Finding both parents of a whale calf is the first step in measuring the mutation rate using the pedigree method. This is where large-scale DNA analyses come in. Suárez-Menéndez analyzed data that were generated by the other first author, Martine Bérubé, from microsatellite markers in DNA. This DNA was extracted from a large archive of whale biopsy samples and used to create a genetic fingerprint of individuals.
“I sifted through the microsatellite data to find individuals that were related as mother and calf. Next, I looked for possible fathers in the database,” says Suárez-Menéndez.
In this way, he managed to identify 212 putative parent and offspring trios in four different whale species. The DNA of eight trios was then sent off for genome sequencing. After a final paternity check, Suárez-Menéndez and his colleagues estimated the number of new mutations in the calf and the average mutation rate in whales.
The results showed that the mutation rates in whales are similar to the rates seen in pedigrees in smaller mammals such as humans, apes, and dolphins. In contrast, earlier estimates in whales using the phylogenetic method were much lower compared to these smaller mammals.
Suárez-Menéndez notes, “And just like in humans, most new mutations originate from the father. So, whales are very similar to us in this respect.”
The team also used a slightly different maternal pedigree method to estimate the mutation rates in DNA from mitochondria, the cell’s power plants. This method has so far only been used in penguins. Mitochondria and their DNA are passed on through the maternal line and Suárez-Menéndez took advantage of four decades of sighting data of humpback cow and calf pairs in the Gulf of Maine, directed by senior author Jooke Robbins at the Center for Coastal Studies.
“Our study revealed that the mutation rate in whale mitochondrial DNA is also much higher than earlier estimates based on the phylogenetic method,” explains Suárez-Menéndez.
The newly determined, higher mutation rates were used to infer that the number of whales in the North Atlantic before industrial whaling. The result was 86% lower than earlier reported estimates based on phylogenetic mutation rates.
“Our new mutation rates suggested that some 20,000 humpback whales lived in the North Atlantic before commercial whaling, in contrast to the previous estimate of 150,000,” says Palsbøll. This is important information, not only for the conservation of whales but also for our understanding of the state of the oceans before whaling.
Palsbøll adds, “Another conclusion of wide-ranging consequences is that our study shows that it is entirely feasible to estimate the mutation rate in wild animals.”
The human-like mutation rates in whales also led the authors to reject one possible cause of Peto’s paradox. This is the observation that at the species level, the incidence of cancer does not appear to correlate with the number of cells in an organism. Whales have a hundred to a thousand times more cells than—for example—humans, so if they have the same cancer rate as humans, they should get cancer very early in life.
Several mechanisms have been proposed for protecting these large sea mammals against cancer. One of those is a slower mutation rate as a consequence of whales having much lower metabolic rates. The discovery that this is not the case, implies that other mechanisms are probably at play in whales, such as an increase in the number of copies of the p53 gene which protects against cancer.
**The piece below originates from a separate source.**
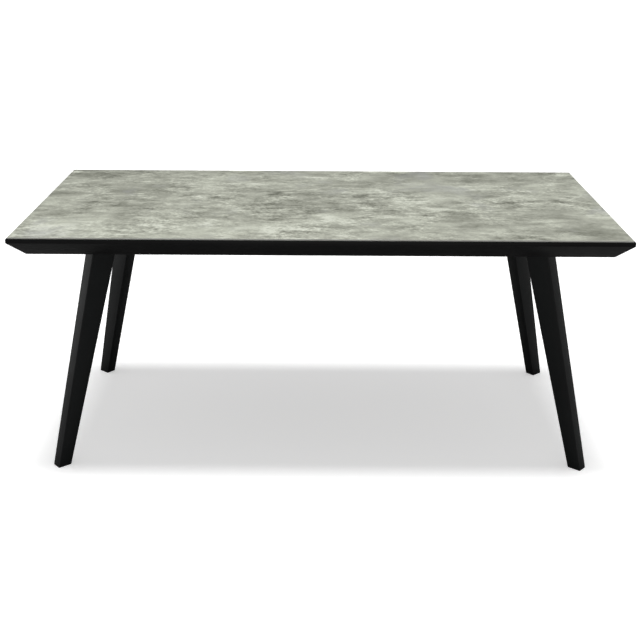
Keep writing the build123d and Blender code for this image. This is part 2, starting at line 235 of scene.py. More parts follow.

Finally, as the study relied on a large number of tissue samples that have been collected over several decades, the paper highlights the importance of long-term ecological research projects.
Palsbøll observes, “It is difficult to acquire sustained funding for these kinds of long-term ecological studies. However, we wouldn’t have been able to do this research without the sustained commitment and dedication of the many colleagues who recorded all the sightings and collected the samples that our study relied on.”